- [Source excerpt]
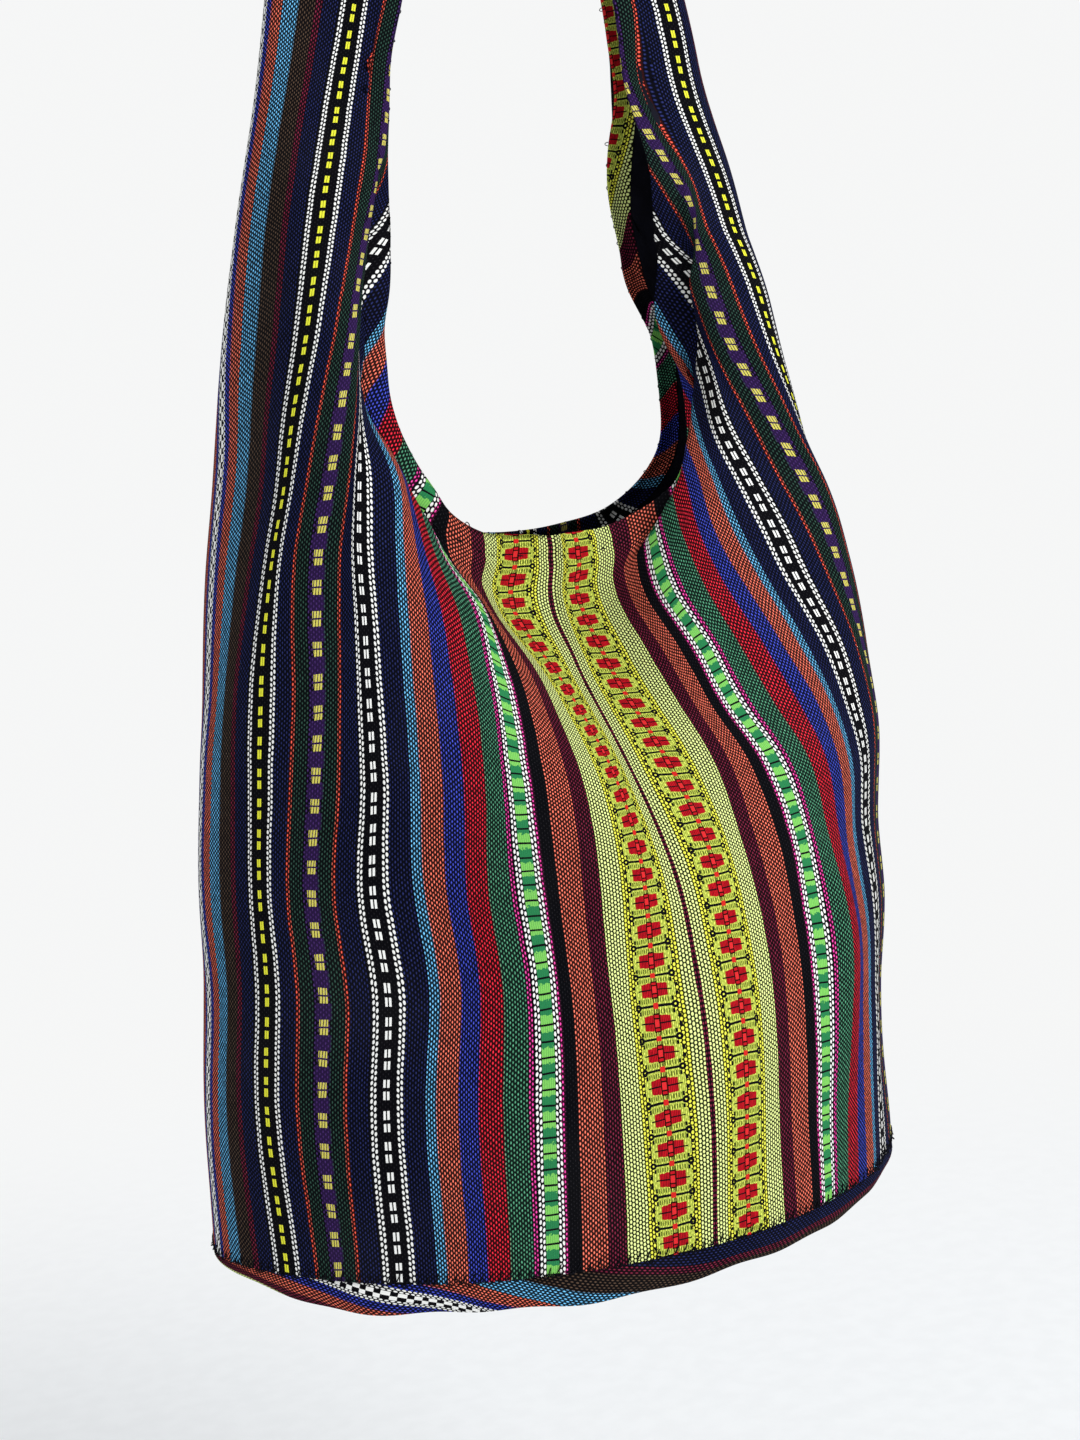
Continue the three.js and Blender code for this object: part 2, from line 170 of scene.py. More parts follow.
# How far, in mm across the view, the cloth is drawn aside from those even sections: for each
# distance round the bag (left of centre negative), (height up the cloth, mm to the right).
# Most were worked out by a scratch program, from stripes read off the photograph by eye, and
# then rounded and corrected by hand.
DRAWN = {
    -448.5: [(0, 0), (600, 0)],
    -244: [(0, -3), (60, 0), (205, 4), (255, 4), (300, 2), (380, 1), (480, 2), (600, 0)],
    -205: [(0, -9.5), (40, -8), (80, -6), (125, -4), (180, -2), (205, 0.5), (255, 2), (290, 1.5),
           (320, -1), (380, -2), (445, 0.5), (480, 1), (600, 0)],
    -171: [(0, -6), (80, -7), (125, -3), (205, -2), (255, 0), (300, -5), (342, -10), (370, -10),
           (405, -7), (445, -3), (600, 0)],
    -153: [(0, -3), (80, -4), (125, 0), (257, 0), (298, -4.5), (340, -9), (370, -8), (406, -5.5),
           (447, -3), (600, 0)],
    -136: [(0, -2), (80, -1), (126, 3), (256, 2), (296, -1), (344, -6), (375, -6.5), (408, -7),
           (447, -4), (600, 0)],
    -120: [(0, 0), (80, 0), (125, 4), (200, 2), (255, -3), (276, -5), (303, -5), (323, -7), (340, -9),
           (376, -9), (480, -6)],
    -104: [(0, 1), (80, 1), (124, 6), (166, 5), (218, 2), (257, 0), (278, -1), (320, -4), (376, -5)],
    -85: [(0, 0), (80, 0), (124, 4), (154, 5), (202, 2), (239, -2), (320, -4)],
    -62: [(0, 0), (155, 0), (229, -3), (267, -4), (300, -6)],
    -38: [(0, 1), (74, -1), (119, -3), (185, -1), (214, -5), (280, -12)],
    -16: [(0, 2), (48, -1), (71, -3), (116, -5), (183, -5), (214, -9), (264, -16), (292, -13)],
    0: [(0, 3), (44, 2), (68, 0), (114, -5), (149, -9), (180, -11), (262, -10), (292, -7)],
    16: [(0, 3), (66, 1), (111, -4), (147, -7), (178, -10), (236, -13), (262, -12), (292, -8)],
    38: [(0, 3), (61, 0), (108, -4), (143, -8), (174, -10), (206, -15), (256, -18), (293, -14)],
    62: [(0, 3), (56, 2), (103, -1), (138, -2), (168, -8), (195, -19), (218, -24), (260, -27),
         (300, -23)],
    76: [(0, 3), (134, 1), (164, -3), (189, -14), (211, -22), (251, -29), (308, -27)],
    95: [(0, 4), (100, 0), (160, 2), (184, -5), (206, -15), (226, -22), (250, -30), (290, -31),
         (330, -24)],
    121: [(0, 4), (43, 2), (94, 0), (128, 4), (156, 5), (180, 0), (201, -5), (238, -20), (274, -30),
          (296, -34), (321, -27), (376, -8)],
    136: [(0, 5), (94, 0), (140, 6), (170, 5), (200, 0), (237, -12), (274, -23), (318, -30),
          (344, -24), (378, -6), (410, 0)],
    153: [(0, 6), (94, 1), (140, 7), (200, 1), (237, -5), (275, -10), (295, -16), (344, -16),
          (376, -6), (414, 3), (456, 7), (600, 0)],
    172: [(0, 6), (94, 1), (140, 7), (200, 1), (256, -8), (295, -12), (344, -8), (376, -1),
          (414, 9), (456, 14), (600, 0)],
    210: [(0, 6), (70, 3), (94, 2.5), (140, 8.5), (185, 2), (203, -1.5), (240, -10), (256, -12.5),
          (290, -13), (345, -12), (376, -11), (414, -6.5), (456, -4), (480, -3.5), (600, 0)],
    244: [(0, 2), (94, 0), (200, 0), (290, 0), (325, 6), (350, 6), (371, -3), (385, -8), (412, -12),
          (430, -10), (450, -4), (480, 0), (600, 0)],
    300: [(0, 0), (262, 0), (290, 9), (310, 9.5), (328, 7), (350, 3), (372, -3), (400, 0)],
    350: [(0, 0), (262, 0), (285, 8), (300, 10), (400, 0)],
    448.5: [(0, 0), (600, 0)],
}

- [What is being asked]
Repeat the listing exactly, from its first line to its last.

- [Problem solution]
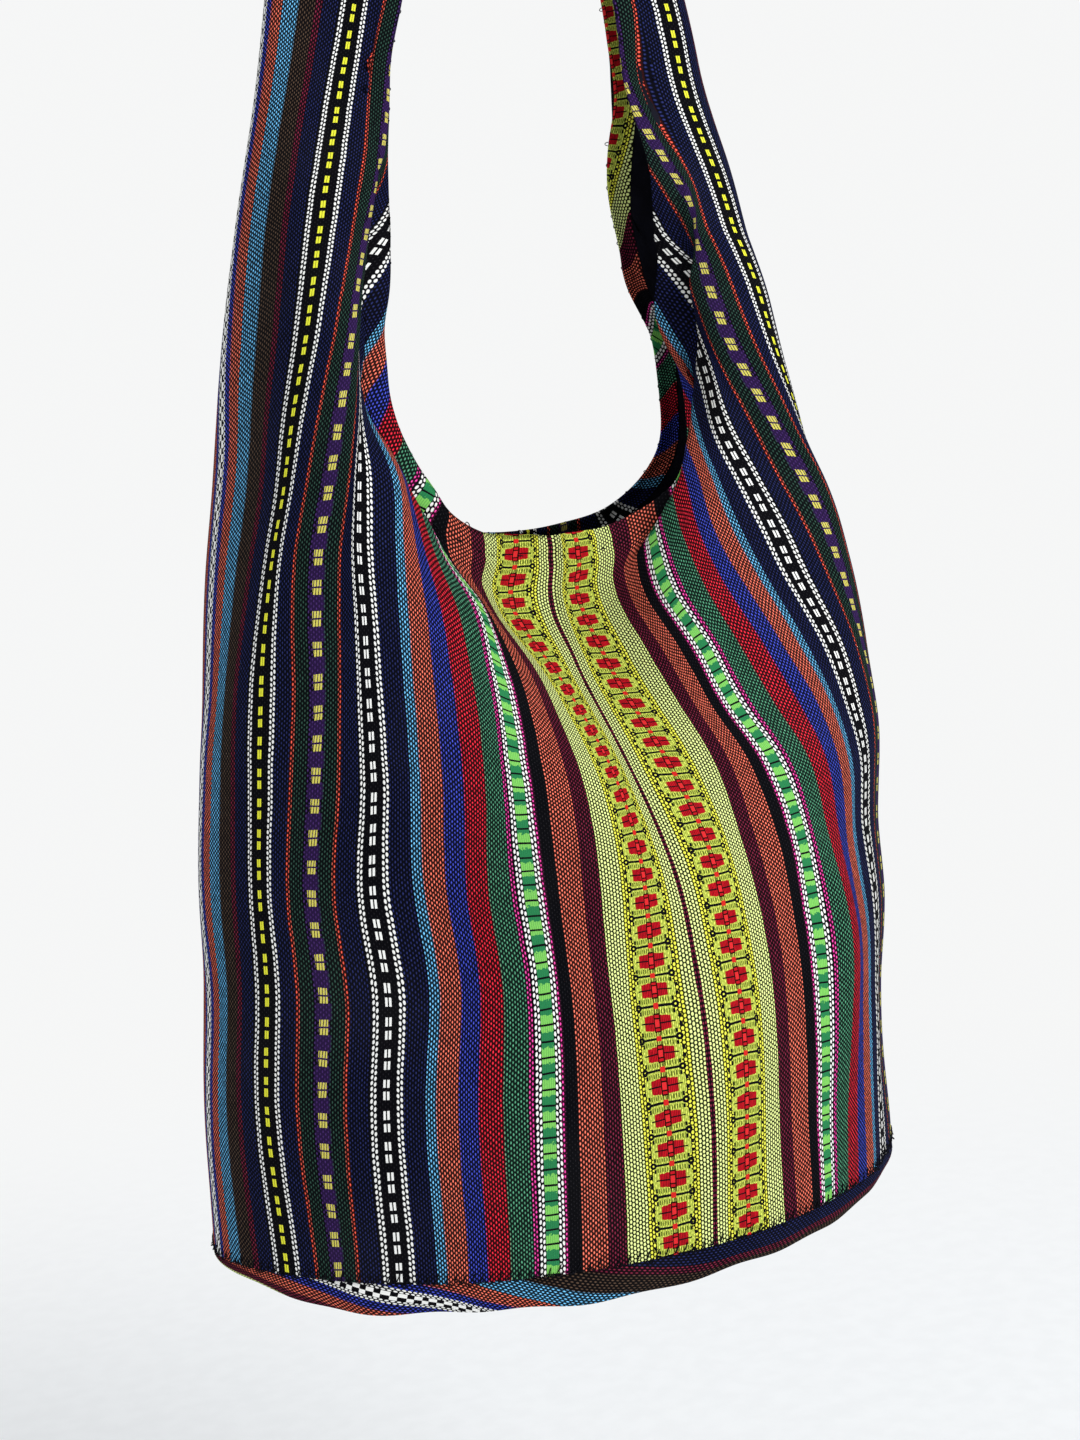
Continue the three.js and Blender code for this object: part 2, from line 170 of scene.py. More parts follow.
# How far, in mm across the view, the cloth is drawn aside from those even sections: for each
# distance round the bag (left of centre negative), (height up the cloth, mm to the right).
# Most were worked out by a scratch program, from stripes read off the photograph by eye, and
# then rounded and corrected by hand.
DRAWN = {
    -448.5: [(0, 0), (600, 0)],
    -244: [(0, -3), (60, 0), (205, 4), (255, 4), (300, 2), (380, 1), (480, 2), (600, 0)],
    -205: [(0, -9.5), (40, -8), (80, -6), (125, -4), (180, -2), (205, 0.5), (255, 2), (290, 1.5),
           (320, -1), (380, -2), (445, 0.5), (480, 1), (600, 0)],
    -171: [(0, -6), (80, -7), (125, -3), (205, -2), (255, 0), (300, -5), (342, -10), (370, -10),
           (405, -7), (445, -3), (600, 0)],
    -153: [(0, -3), (80, -4), (125, 0), (257, 0), (298, -4.5), (340, -9), (370, -8), (406, -5.5),
           (447, -3), (600, 0)],
    -136: [(0, -2), (80, -1), (126, 3), (256, 2), (296, -1), (344, -6), (375, -6.5), (408, -7),
           (447, -4), (600, 0)],
    -120: [(0, 0), (80, 0), (125, 4), (200, 2), (255, -3), (276, -5), (303, -5), (323, -7), (340, -9),
           (376, -9), (480, -6)],
    -104: [(0, 1), (80, 1), (124, 6), (166, 5), (218, 2), (257, 0), (278, -1), (320, -4), (376, -5)],
    -85: [(0, 0), (80, 0), (124, 4), (154, 5), (202, 2), (239, -2), (320, -4)],
    -62: [(0, 0), (155, 0), (229, -3), (267, -4), (300, -6)],
    -38: [(0, 1), (74, -1), (119, -3), (185, -1), (214, -5), (280, -12)],
    -16: [(0, 2), (48, -1), (71, -3), (116, -5), (183, -5), (214, -9), (264, -16), (292, -13)],
    0: [(0, 3), (44, 2), (68, 0), (114, -5), (149, -9), (180, -11), (262, -10), (292, -7)],
    16: [(0, 3), (66, 1), (111, -4), (147, -7), (178, -10), (236, -13), (262, -12), (292, -8)],
    38: [(0, 3), (61, 0), (108, -4), (143, -8), (174, -10), (206, -15), (256, -18), (293, -14)],
    62: [(0, 3), (56, 2), (103, -1), (138, -2), (168, -8), (195, -19), (218, -24), (260, -27),
         (300, -23)],
    76: [(0, 3), (134, 1), (164, -3), (189, -14), (211, -22), (251, -29), (308, -27)],
    95: [(0, 4), (100, 0), (160, 2), (184, -5), (206, -15), (226, -22), (250, -30), (290, -31),
         (330, -24)],
    121: [(0, 4), (43, 2), (94, 0), (128, 4), (156, 5), (180, 0), (201, -5), (238, -20), (274, -30),
          (296, -34), (321, -27), (376, -8)],
    136: [(0, 5), (94, 0), (140, 6), (170, 5), (200, 0), (237, -12), (274, -23), (318, -30),
          (344, -24), (378, -6), (410, 0)],
    153: [(0, 6), (94, 1), (140, 7), (200, 1), (237, -5), (275, -10), (295, -16), (344, -16),
          (376, -6), (414, 3), (456, 7), (600, 0)],
    172: [(0, 6), (94, 1), (140, 7), (200, 1), (256, -8), (295, -12), (344, -8), (376, -1),
          (414, 9), (456, 14), (600, 0)],
    210: [(0, 6), (70, 3), (94, 2.5), (140, 8.5), (185, 2), (203, -1.5), (240, -10), (256, -12.5),
          (290, -13), (345, -12), (376, -11), (414, -6.5), (456, -4), (480, -3.5), (600, 0)],
    244: [(0, 2), (94, 0), (200, 0), (290, 0), (325, 6), (350, 6), (371, -3), (385, -8), (412, -12),
          (430, -10), (450, -4), (480, 0), (600, 0)],
    300: [(0, 0), (262, 0), (290, 9), (310, 9.5), (328, 7), (350, 3), (372, -3), (400, 0)],
    350: [(0, 0), (262, 0), (285, 8), (300, 10), (400, 0)],
    448.5: [(0, 0), (600, 0)],
}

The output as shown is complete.